Por Jorge Olivera Castillo
Mi partida al exilio es hoy parte de una posibilidad encerrada en las redes del pasado. La permanencia en Cuba, una decisión irrevocable, la opción elegida el pasado 12 de octubre en las oficinas donde se decide que cubanos pueden salir y entrar al país, de manera temporal o definitiva.
Cuando abandoné la cárcel, mediante una Licencia Extrapenal por motivos de salud, el 6 de diciembre de 2004, pensé en la idea de abandonar Cuba.
Los casi 22 meses en prisión, tras ser condenado a 18 años en el mes de marzo de 2003 por ejercer el derecho a la libertad de expresión, habían multiplicado mis quebrantos de salud. Por otro lado quería alejar a la familia de unas condiciones, todavía enmarcadas dentro del mapa totalitario con toda la carga de presiones, vicisitudes y peligros que esto constituye, tanto para quienes actúan directamente en los grupos de la sociedad civil alternativa, como para sus respectivos familiares y amistades cercanas.
Después de esperar más de un lustro por una respuesta de las autoridades pertinentes en referencia a mi inicial petición de salir al exterior, con carácter definitivo junto a mis familiares; hace pocas semanas es que llega la autorización para el viaje sin retorno.
Mi invariable determinación de permanecer en Cuba no está basada en alarde alguno de patriotismo, ni otros presupuestos desnaturalizados y carentes de una basamento serio. Sencillamente, es una elección soberana tomada al calor de mis convicciones y del derecho que como ciudadano cubano tengo para irme o quedarme, por encima de la existencia de leyes espurias y abusivos decretos que niegan o condicionan tales opciones, según les parezca mejor a los policías y funcionarios que encabezan los equipos dedicados a diseñar y aplicar las respectivas torturas psicológicas.

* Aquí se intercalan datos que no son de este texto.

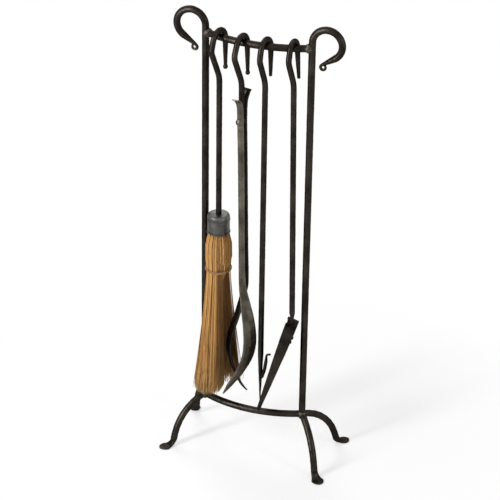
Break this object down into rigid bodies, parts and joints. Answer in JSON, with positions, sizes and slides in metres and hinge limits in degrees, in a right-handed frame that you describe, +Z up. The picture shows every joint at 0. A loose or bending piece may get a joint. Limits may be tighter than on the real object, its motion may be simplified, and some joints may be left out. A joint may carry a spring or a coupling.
{
  "type": "fireplace tool set",
  "caption": "Free-standing iron fireplace tool stand on splayed feet with a bowed rail between crook-topped uprights, and a hung broom, tongs, poker and shovel",
  "frame": {"origin": "on the floor, at the bottom centre of the bounding box", "axes": "X along the rail from left to right, -Y the front, Z up"},
  "size_m": [0.3252, 0.1682, 0.8657],
  "materials": {
    "iron": "dark brown-black forged iron, satin",
    "ferrule": "dark pewter grey, brushed round",
    "wood": "raw hardwood",
    "bristle": "natural broom straw",
    "twine": "waxed twine"
  },
  "bodies": {
    "stand": {"left_upright": "iron", "right_upright": "iron", "top_rail": "iron", "lower_bar": "iron", "front_left_leg": "iron", "back_left_leg": "iron", "front_right_leg": "iron", "back_right_leg": "iron", "rail_welds": "iron", "foot_welds": "iron"},
    "broom": {"broom_handle": "iron", "broom_ferrule": "ferrule", "broom_plug": "wood", "broom_bristles": "bristle", "broom_binding": "twine"},
    "tongs": {"tongs_handle": "iron", "tongs_back_arm": "iron", "tongs_rivet": "iron"},
    "tongs_arm": {"tongs_front_arm": "iron"},
    "poker": {"poker_shaft": "iron", "poker_barb": "iron"},
    "shovel": {"shovel_handle": "iron", "shovel_pan": "iron", "shovel_rivets": "iron"}
  },
  "joints": [
    {"name": "broom_lift", "type": "slide", "parent": "stand", "child": "broom", "axis": [0, 0, 1], "range_m": [0, 0.046]},
    {"name": "tongs_lift", "type": "slide", "parent": "stand", "child": "tongs", "axis": [0, 0, 1], "range_m": [0, 0.046]},
    {"name": "tongs_opening", "type": "hinge", "parent": "tongs", "child": "tongs_arm", "pos_m": [-0.0203, -0.0352, 0.6796], "axis": [0, -1, 0], "range_deg": [0, 5]},
    {"name": "poker_lift", "type": "slide", "parent": "stand", "child": "poker", "axis": [0, 0, 1], "range_m": [0, 0.04]},
    {"name": "shovel_lift", "type": "slide", "parent": "stand", "child": "shovel", "axis": [0, 0, 1], "range_m": [0, 0.036]}
  ]
}
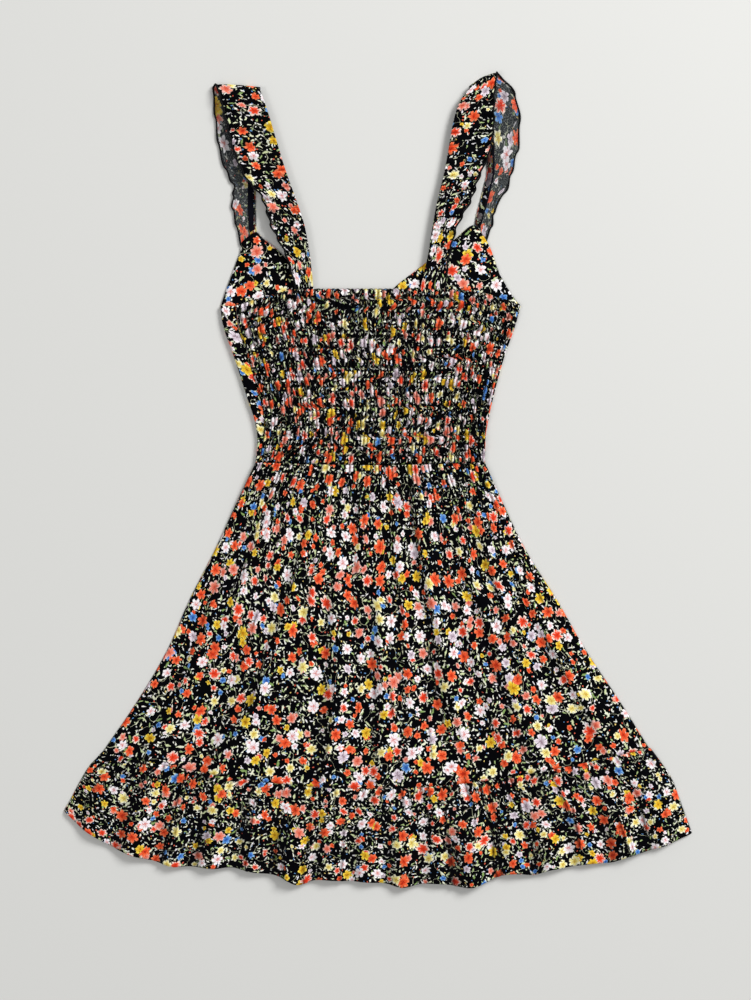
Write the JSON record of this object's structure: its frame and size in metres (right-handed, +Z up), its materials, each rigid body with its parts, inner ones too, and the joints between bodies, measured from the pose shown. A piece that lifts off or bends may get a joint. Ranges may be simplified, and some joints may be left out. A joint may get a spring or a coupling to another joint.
{
  "type": "sundress",
  "caption": "Short sleeveless sundress lying flat, back upwards: shirred back, ruffled elastic straps, self-lined cups, gathered skirt with a hem flounce, small floral print.",
  "frame": {"origin": "on the resting surface, under the middle of the dress's whole outline as it lies", "axes": "+X to the right as seen from above, +Y from the hem towards the straps, +Z up from the surface it lies on"},
  "size_m": [0.646, 0.8372, 0.0099],
  "materials": {
    "printed_crepe": "matte light crepe, near-black ground with a small coral, white, yellow and blue flower print",
    "navy_elastic": "matte narrow woven elastic, dark navy",
    "black_thread": "fine overlock and sewing thread, black"
  },
  "bodies": {
    "root": {"front_skirt": "printed_crepe", "front_flounce": "printed_crepe", "front_bodice": "printed_crepe", "front_lining": "printed_crepe", "back_bodice": "printed_crepe", "back_skirt": "printed_crepe", "back_flounce": "printed_crepe", "strap_ruffle_left": "printed_crepe", "strap_elastic_left": "navy_elastic", "strap_ruffle_right": "printed_crepe", "strap_elastic_right": "navy_elastic"}
  },
  "joints": []
}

He preferido quedarme con el objetivo de continuar ejerciendo la labor civilista a favor de los derechos fundamentales, que comencé en 1993 y que espero culmine lo más pronto posible por el bien del pueblo cubano.
Solo soy un simple ciudadano que cree en la necesidad de que el destino de Cuba se encamine por la senda de la transición a la democracia con todos sus atributos.
El periodismo que me llevó a la cárcel, es el mismo que persisto en hacer, más allá de miedos, obstáculos y toda una arquitectura dispuesta para entorpecer una función que nació de la voluntad y el deseo de abrir cauces en la tortuosa geografía del totalitarismo.
No aspiro a un lugar en el altar del heroísmo, tampoco busco los aplausos que podrían convertirse en los peldaños que culminan en las puertas de la vanidad y el resto de los endebles espacios de las fatuidades y los engreimientos. Quedarse o marcharse del país, sin la sombra de los condicionamientos, debe considerarse como un acto natural, como un derecho inviolable, aún desafortunadamente atado al arbitrio de un grupo de personas con la abominable costumbre de administrar la vida, en sus mínimos detalles, de todos los habitantes del país.
Si algún día salgo fuera del territorio nacional tiene que ser con la certeza del regreso. De otra manera la respuesta está dada:
Definitivamente me quedo en Cuba apostando por otro porvenir que no sea el de un régimen que niega la posibilidad de disfrutar de todas las libertades consagradas en la Declaración Universal de los Derechos Humanos.
La doble moral como coartada para la supervivencia, el miedo a expresarse libremente por el temor a ser tildado de contrarrevolucionario y la vigencia del humillante permiso de salida para todo el que quiera viajar al exterior, siguen siendo algunas de las múltiples asignaturas pendientes en la Cuba “socialista”.
Por eso, y mucho más, he decidido permanecer aquí en mi humilde apartamento de la Habana Vieja, poniendo mi granito de arena en la construcción de una Cuba plural, tolerante, abierta a nuevas ideas y a la espera de un nuevo amanecer.
Jorge Olivera (Ciudad de La Habana, 1962)
Presidente del Pen Club cubano.
Uno de los 75 condenados en la Primavera de 2003.